* Start *

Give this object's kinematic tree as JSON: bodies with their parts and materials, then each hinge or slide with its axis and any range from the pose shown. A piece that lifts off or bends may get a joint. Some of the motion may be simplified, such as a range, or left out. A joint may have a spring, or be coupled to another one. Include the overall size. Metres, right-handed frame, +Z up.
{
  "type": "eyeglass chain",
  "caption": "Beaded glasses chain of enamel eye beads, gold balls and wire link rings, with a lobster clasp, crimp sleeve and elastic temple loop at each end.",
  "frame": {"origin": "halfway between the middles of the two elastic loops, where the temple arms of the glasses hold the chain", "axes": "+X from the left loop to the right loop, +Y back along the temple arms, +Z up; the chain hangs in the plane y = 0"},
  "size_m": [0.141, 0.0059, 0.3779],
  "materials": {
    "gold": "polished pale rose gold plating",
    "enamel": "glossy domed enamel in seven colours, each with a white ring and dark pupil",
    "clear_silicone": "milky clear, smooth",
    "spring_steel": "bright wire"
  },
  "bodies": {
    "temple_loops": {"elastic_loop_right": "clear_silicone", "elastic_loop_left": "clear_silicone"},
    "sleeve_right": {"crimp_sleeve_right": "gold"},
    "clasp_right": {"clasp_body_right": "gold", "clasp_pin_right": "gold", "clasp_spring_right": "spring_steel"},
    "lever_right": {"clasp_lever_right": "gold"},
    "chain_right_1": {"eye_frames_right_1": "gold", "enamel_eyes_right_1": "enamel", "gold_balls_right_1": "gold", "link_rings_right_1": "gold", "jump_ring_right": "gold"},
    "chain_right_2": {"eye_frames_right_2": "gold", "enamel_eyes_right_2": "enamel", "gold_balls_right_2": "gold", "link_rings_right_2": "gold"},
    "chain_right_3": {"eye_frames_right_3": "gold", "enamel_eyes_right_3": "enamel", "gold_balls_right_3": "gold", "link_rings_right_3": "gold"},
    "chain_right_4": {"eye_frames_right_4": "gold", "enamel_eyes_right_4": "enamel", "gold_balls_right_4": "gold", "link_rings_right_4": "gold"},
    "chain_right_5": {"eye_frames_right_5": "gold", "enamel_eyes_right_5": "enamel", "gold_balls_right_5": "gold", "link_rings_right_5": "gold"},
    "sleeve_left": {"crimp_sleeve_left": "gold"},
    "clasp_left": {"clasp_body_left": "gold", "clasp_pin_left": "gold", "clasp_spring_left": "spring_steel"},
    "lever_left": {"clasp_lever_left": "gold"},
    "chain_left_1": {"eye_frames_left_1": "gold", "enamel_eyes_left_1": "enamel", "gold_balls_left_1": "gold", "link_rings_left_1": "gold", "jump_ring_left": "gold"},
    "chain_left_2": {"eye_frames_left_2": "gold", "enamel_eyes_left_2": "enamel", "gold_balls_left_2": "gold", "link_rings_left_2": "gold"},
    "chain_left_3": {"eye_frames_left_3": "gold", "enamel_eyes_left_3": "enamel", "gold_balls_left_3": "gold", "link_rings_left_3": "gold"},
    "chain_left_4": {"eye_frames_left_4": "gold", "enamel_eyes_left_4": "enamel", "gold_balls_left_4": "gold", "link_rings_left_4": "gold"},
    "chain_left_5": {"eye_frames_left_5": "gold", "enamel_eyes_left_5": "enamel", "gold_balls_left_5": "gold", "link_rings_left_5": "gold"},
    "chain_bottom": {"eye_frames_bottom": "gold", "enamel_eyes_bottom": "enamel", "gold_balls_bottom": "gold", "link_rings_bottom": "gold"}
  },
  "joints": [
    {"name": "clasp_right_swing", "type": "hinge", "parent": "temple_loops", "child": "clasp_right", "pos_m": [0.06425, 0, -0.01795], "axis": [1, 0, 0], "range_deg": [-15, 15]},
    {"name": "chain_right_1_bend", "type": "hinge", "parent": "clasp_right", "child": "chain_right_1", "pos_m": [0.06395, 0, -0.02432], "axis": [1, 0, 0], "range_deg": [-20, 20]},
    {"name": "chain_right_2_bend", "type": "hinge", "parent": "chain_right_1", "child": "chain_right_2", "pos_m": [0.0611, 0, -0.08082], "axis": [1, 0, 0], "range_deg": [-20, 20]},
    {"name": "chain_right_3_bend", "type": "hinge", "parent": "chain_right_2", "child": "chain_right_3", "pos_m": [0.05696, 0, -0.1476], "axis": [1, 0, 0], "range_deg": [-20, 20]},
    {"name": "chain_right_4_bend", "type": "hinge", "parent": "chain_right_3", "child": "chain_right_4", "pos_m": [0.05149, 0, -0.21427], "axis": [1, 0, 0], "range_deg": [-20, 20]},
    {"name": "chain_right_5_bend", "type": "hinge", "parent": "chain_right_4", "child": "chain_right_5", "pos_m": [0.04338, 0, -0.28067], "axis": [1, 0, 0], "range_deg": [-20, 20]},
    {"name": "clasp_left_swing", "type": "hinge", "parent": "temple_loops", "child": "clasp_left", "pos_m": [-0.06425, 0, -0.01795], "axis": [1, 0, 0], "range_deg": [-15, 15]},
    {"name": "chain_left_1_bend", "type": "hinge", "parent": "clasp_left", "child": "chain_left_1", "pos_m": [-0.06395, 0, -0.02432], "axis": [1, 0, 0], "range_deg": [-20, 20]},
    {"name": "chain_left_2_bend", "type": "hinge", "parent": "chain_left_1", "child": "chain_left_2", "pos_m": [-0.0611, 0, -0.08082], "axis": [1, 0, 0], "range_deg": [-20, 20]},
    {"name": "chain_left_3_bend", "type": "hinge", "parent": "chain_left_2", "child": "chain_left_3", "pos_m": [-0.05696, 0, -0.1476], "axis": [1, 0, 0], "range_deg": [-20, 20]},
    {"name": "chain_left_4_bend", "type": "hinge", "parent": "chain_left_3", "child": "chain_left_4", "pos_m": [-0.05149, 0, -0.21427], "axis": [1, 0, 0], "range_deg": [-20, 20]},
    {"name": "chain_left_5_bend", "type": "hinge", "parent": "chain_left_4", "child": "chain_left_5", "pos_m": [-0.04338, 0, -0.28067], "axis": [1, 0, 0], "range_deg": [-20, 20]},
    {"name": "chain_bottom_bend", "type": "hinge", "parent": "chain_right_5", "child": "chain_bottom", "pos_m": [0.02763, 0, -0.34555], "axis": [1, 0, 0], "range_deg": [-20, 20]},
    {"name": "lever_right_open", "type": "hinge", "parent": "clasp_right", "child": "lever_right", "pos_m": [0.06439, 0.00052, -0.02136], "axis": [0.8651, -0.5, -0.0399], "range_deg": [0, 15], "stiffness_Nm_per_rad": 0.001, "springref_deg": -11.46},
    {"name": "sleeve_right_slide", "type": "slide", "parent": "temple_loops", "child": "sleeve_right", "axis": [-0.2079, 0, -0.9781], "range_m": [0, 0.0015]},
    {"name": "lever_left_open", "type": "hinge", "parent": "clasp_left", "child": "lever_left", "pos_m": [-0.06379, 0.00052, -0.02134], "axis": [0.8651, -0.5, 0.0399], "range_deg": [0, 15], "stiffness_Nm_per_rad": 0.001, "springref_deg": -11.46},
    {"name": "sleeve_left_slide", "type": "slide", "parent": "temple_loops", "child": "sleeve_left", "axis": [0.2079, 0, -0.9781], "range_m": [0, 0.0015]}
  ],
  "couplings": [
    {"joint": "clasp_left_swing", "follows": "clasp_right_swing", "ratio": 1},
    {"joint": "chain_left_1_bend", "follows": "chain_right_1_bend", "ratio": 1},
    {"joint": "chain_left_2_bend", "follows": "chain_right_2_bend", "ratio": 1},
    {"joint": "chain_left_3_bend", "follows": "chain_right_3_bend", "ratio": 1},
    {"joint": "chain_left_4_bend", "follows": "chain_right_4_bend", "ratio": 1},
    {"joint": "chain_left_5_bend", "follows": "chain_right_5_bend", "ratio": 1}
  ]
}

* End *

Task description: Copy out the data shown above without altering anything.

Answer to this problem:
Give this object's kinematic tree as JSON: bodies with their parts and materials, then each hinge or slide with its axis and any range from the pose shown. A piece that lifts off or bends may get a joint. Some of the motion may be simplified, such as a range, or left out. A joint may have a spring, or be coupled to another one. Include the overall size. Metres, right-handed frame, +Z up.
{
  "type": "eyeglass chain",
  "caption": "Beaded glasses chain of enamel eye beads, gold balls and wire link rings, with a lobster clasp, crimp sleeve and elastic temple loop at each end.",
  "frame": {"origin": "halfway between the middles of the two elastic loops, where the temple arms of the glasses hold the chain", "axes": "+X from the left loop to the right loop, +Y back along the temple arms, +Z up; the chain hangs in the plane y = 0"},
  "size_m": [0.141, 0.0059, 0.3779],
  "materials": {
    "gold": "polished pale rose gold plating",
    "enamel": "glossy domed enamel in seven colours, each with a white ring and dark pupil",
    "clear_silicone": "milky clear, smooth",
    "spring_steel": "bright wire"
  },
  "bodies": {
    "temple_loops": {"elastic_loop_right": "clear_silicone", "elastic_loop_left": "clear_silicone"},
    "sleeve_right": {"crimp_sleeve_right": "gold"},
    "clasp_right": {"clasp_body_right": "gold", "clasp_pin_right": "gold", "clasp_spring_right": "spring_steel"},
    "lever_right": {"clasp_lever_right": "gold"},
    "chain_right_1": {"eye_frames_right_1": "gold", "enamel_eyes_right_1": "enamel", "gold_balls_right_1": "gold", "link_rings_right_1": "gold", "jump_ring_right": "gold"},
    "chain_right_2": {"eye_frames_right_2": "gold", "enamel_eyes_right_2": "enamel", "gold_balls_right_2": "gold", "link_rings_right_2": "gold"},
    "chain_right_3": {"eye_frames_right_3": "gold", "enamel_eyes_right_3": "enamel", "gold_balls_right_3": "gold", "link_rings_right_3": "gold"},
    "chain_right_4": {"eye_frames_right_4": "gold", "enamel_eyes_right_4": "enamel", "gold_balls_right_4": "gold", "link_rings_right_4": "gold"},
    "chain_right_5": {"eye_frames_right_5": "gold", "enamel_eyes_right_5": "enamel", "gold_balls_right_5": "gold", "link_rings_right_5": "gold"},
    "sleeve_left": {"crimp_sleeve_left": "gold"},
    "clasp_left": {"clasp_body_left": "gold", "clasp_pin_left": "gold", "clasp_spring_left": "spring_steel"},
    "lever_left": {"clasp_lever_left": "gold"},
    "chain_left_1": {"eye_frames_left_1": "gold", "enamel_eyes_left_1": "enamel", "gold_balls_left_1": "gold", "link_rings_left_1": "gold", "jump_ring_left": "gold"},
    "chain_left_2": {"eye_frames_left_2": "gold", "enamel_eyes_left_2": "enamel", "gold_balls_left_2": "gold", "link_rings_left_2": "gold"},
    "chain_left_3": {"eye_frames_left_3": "gold", "enamel_eyes_left_3": "enamel", "gold_balls_left_3": "gold", "link_rings_left_3": "gold"},
    "chain_left_4": {"eye_frames_left_4": "gold", "enamel_eyes_left_4": "enamel", "gold_balls_left_4": "gold", "link_rings_left_4": "gold"},
    "chain_left_5": {"eye_frames_left_5": "gold", "enamel_eyes_left_5": "enamel", "gold_balls_left_5": "gold", "link_rings_left_5": "gold"},
    "chain_bottom": {"eye_frames_bottom": "gold", "enamel_eyes_bottom": "enamel", "gold_balls_bottom": "gold", "link_rings_bottom": "gold"}
  },
  "joints": [
    {"name": "clasp_right_swing", "type": "hinge", "parent": "temple_loops", "child": "clasp_right", "pos_m": [0.06425, 0, -0.01795], "axis": [1, 0, 0], "range_deg": [-15, 15]},
    {"name": "chain_right_1_bend", "type": "hinge", "parent": "clasp_right", "child": "chain_right_1", "pos_m": [0.06395, 0, -0.02432], "axis": [1, 0, 0], "range_deg": [-20, 20]},
    {"name": "chain_right_2_bend", "type": "hinge", "parent": "chain_right_1", "child": "chain_right_2", "pos_m": [0.0611, 0, -0.08082], "axis": [1, 0, 0], "range_deg": [-20, 20]},
    {"name": "chain_right_3_bend", "type": "hinge", "parent": "chain_right_2", "child": "chain_right_3", "pos_m": [0.05696, 0, -0.1476], "axis": [1, 0, 0], "range_deg": [-20, 20]},
    {"name": "chain_right_4_bend", "type": "hinge", "parent": "chain_right_3", "child": "chain_right_4", "pos_m": [0.05149, 0, -0.21427], "axis": [1, 0, 0], "range_deg": [-20, 20]},
    {"name": "chain_right_5_bend", "type": "hinge", "parent": "chain_right_4", "child": "chain_right_5", "pos_m": [0.04338, 0, -0.28067], "axis": [1, 0, 0], "range_deg": [-20, 20]},
    {"name": "clasp_left_swing", "type": "hinge", "parent": "temple_loops", "child": "clasp_left", "pos_m": [-0.06425, 0, -0.01795], "axis": [1, 0, 0], "range_deg": [-15, 15]},
    {"name": "chain_left_1_bend", "type": "hinge", "parent": "clasp_left", "child": "chain_left_1", "pos_m": [-0.06395, 0, -0.02432], "axis": [1, 0, 0], "range_deg": [-20, 20]},
    {"name": "chain_left_2_bend", "type": "hinge", "parent": "chain_left_1", "child": "chain_left_2", "pos_m": [-0.0611, 0, -0.08082], "axis": [1, 0, 0], "range_deg": [-20, 20]},
    {"name": "chain_left_3_bend", "type": "hinge", "parent": "chain_left_2", "child": "chain_left_3", "pos_m": [-0.05696, 0, -0.1476], "axis": [1, 0, 0], "range_deg": [-20, 20]},
    {"name": "chain_left_4_bend", "type": "hinge", "parent": "chain_left_3", "child": "chain_left_4", "pos_m": [-0.05149, 0, -0.21427], "axis": [1, 0, 0], "range_deg": [-20, 20]},
    {"name": "chain_left_5_bend", "type": "hinge", "parent": "chain_left_4", "child": "chain_left_5", "pos_m": [-0.04338, 0, -0.28067], "axis": [1, 0, 0], "range_deg": [-20, 20]},
    {"name": "chain_bottom_bend", "type": "hinge", "parent": "chain_right_5", "child": "chain_bottom", "pos_m": [0.02763, 0, -0.34555], "axis": [1, 0, 0], "range_deg": [-20, 20]},
    {"name": "lever_right_open", "type": "hinge", "parent": "clasp_right", "child": "lever_right", "pos_m": [0.06439, 0.00052, -0.02136], "axis": [0.8651, -0.5, -0.0399], "range_deg": [0, 15], "stiffness_Nm_per_rad": 0.001, "springref_deg": -11.46},
    {"name": "sleeve_right_slide", "type": "slide", "parent": "temple_loops", "child": "sleeve_right", "axis": [-0.2079, 0, -0.9781], "range_m": [0, 0.0015]},
    {"name": "lever_left_open", "type": "hinge", "parent": "clasp_left", "child": "lever_left", "pos_m": [-0.06379, 0.00052, -0.02134], "axis": [0.8651, -0.5, 0.0399], "range_deg": [0, 15], "stiffness_Nm_per_rad": 0.001, "springref_deg": -11.46},
    {"name": "sleeve_left_slide", "type": "slide", "parent": "temple_loops", "child": "sleeve_left", "axis": [0.2079, 0, -0.9781], "range_m": [0, 0.0015]}
  ],
  "couplings": [
    {"joint": "clasp_left_swing", "follows": "clasp_right_swing", "ratio": 1},
    {"joint": "chain_left_1_bend", "follows": "chain_right_1_bend", "ratio": 1},
    {"joint": "chain_left_2_bend", "follows": "chain_right_2_bend", "ratio": 1},
    {"joint": "chain_left_3_bend", "follows": "chain_right_3_bend", "ratio": 1},
    {"joint": "chain_left_4_bend", "follows": "chain_right_4_bend", "ratio": 1},
    {"joint": "chain_left_5_bend", "follows": "chain_right_5_bend", "ratio": 1}
  ]
}